Synergistic pyridinic-N/pyrrolic-N coordination tailors cobalt electronic states for high-efficiency oxygen reduction in Zn-air batteries

Abstract

Rational design of nitrogen-doped carbon-encapsulated transition metal catalysts with optimized interfacial compatibility and tunable electronic structures offers a promising route to develop cost-effective electrocatalysts for rechargeable Zn-air batteries (ZABs). However, the mechanism by which nitrogen configurations regulate the intrinsic activity of metal centers remains unclear. Herein, we develop N-doped carbon frameworks with a controllable pyridinic-N/pyrrolic-N ratio to modulate the coordination microenvironment of cobalt active sites.
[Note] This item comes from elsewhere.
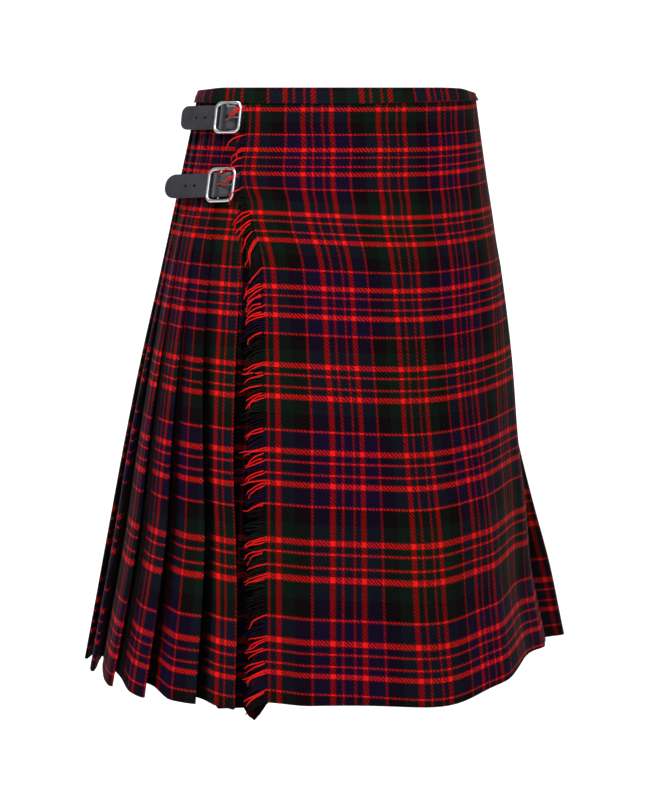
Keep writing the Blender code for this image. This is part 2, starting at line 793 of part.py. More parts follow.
def main():
    for item in list(bpy.data.objects):
        bpy.data.objects.remove(item)
    kilt = collection("scottish_kilt")
    cutters = collection("cutters")
    wool = material("tartan_wool", (0.10, 0.02, 0.02), 0.95)
    wool_over = material("tartan_wool_over", (0.12, 0.02, 0.02), 0.95)
    wool_under = material("tartan_wool_under", (0.06, 0.02, 0.03), 0.95)
    wool_right = material("tartan_wool_right", (0.09, 0.02, 0.03), 0.95)
    wool_band = material("tartan_wool_band", (0.05, 0.03, 0.02), 0.95)
    yarn = material("loose_yarn", (0.30, 0.02, 0.02), 0.95)

    centre_back = 11
    left_paths = []
    right_paths = []
    for drop in PLEAT_DROPS:
        join = seam_in_fold(centre_back, drop)
        left = pleat_path(0, centre_back, drop)
        left_paths.append([pleat_start(drop)] + left + [join])
        right = pleat_path(centre_back, PLEAT_COUNT, drop)[3:]
        right = shorten_start([join] + right, SEAM)
        right_paths.append(right + [seam_in_fold(PLEAT_COUNT, drop)])
    cloth_sheet("pleats_left", left_paths, PLEAT_DROPS, kilt, wool)
    cloth_sheet("pleats_right", right_paths, PLEAT_DROPS, kilt, wool_right)
    over_paths = [over_apron_path(drop) for drop in APRON_DROPS]
    cloth_sheet("over_apron", over_paths, APRON_DROPS, kilt, wool_over)
    under_paths = [under_apron_path(drop) for drop in PLEAT_DROPS]
    cloth_sheet("under_apron", under_paths, PLEAT_DROPS, kilt, wool_under)
    waistband(kilt, wool_band)
    fringe(kilt, yarn)

    for row in STRAP_ROWS:
        strap = named(STRAP_COLUMNS, row)
        frame = strap_frame(strap)
        name = strap["name"]
        hide = material(name + "_leather", (0.02, 0.02, 0.022), 0.6)
        tab_hide = material(name + "_tab_leather", (0.02, 0.02, 0.022), 0.7)
        chrome = material(name + "_chrome", (0.8, 0.8, 0.82), 0.15, 1.0)
        pin = material(name + "_prong_chrome", (0.8, 0.8, 0.82), 0.2, 1.0)
        strap_leather(strap, frame, kilt, cutters, hide)
        tab_leather(strap, frame, kilt, cutters, tab_hide)
        made, bar = buckle(strap, frame, kilt, chrome)
        kilt.objects.unlink(bar)
        cutters.objects.link(bar)
        bar.hide_render = True
        prong(strap, frame, kilt, pin)


main()
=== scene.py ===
"""Scottish kilt: woven tartan shells, loose fringe, leather straps and chrome buckles.

Metres, +Z up. The origin is the middle of the waist at the height of the upper strap, -Y is the
apron side and +X the wearer's left. Drop is the distance below the top edge of the cloth. Angles
run from the middle of the front toward +X, and the cloth travels toward falling angles: under
apron, pleats round the back, over apron, fringe.
"""
import json
import math
from functools import cache

import bmesh
import bpy
from mathutils import Matrix, Vector, noise

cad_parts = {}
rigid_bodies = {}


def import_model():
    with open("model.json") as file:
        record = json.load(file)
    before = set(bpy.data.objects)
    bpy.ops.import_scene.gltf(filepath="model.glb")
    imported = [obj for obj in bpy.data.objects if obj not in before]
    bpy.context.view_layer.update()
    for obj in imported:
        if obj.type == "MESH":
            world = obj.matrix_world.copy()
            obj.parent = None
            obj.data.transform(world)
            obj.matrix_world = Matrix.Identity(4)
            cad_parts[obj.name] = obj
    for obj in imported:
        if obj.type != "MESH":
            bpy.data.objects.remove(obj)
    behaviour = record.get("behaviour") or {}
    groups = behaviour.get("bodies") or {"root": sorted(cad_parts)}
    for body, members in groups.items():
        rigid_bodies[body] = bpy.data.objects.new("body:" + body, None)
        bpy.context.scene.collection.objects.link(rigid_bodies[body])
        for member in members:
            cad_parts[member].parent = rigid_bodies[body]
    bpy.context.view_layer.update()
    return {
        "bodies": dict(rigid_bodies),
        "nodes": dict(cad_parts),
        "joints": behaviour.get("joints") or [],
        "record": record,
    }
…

In situ characterization and theoretical calculations reveal a synergistic tandem mechanism between pyridinic-N and pyrrolic-N that enhances the oxygen reduction reaction (ORR). Remarkably, the optimized Co@N-C-750 electrocatalyst achieves a half-wave potential of 0.82 V in alkaline media. As an air cathode in ZABs, it delivers a peak power density of 127.7 mW cm⁻² and operates stably for >200 hours. This work provides fundamental insights for designing efficient transition metal electrocatalysts for advanced energy applications.